2. The audio coding apparatus according to claim 1 , wherein the coder performs entropy coding in order of frequencies on the frequency conversion coefficients which are coded by the entropy coding in order of the importance levels.
3. The audio coding apparatus according to claim 2 , further comprising
a second comparing unit which compares an amount of the codes generated by the entropy coding performed in order of the frequencies with the target code amount,
when the second comparing unit determines that the amount of the codes generated by the entropy coding performed in order of the frequencies exceeds the target code amount, the coder eliminates a frequency conversion coefficient corresponding to a predetermined frequency component from the generated codes and the coder performs entropy coding on remaining frequency conversion coefficients.
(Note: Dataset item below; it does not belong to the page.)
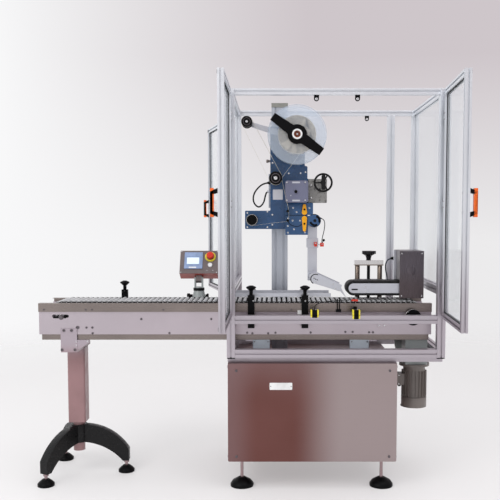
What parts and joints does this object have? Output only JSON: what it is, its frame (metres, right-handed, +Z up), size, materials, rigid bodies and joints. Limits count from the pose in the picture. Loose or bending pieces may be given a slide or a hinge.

4. The audio coding apparatus according to claim 1 , wherein the entropy coding includes a range coding.
5. The audio coding apparatus according to claim 1 , further comprising:
a frame dividing unit which divides an input audio signal into frames having constant length;
an amplitude adjuster which adjusts amplitude of the audio signal based on a maximum amplitude contained in a frame of the audio signal and outputs the adjusted audio signal to the frequency converter;
a band dividing unit which divides a frequency domain of the frequency conversion coefficients obtained by the frequency converter into bands based on a characteristic of human hearing;
a detection unit which detects a maximum absolute value of the frequency conversion coefficients in a band divided by the band dividing unit,
a shift-number calculator which calculates a number of bits to be shifted in such a manner that the maximum absolute value detected by the detection unit is controlled not to become larger than a predetermined quantization bit rate; and
a shifting unit which shifts the frequency conversion coefficients in the band by the number of bits calculated by the shift-number calculator, wherein
the coder performs entropy coding on the frequency conversion coefficients shifted by the shifting unit.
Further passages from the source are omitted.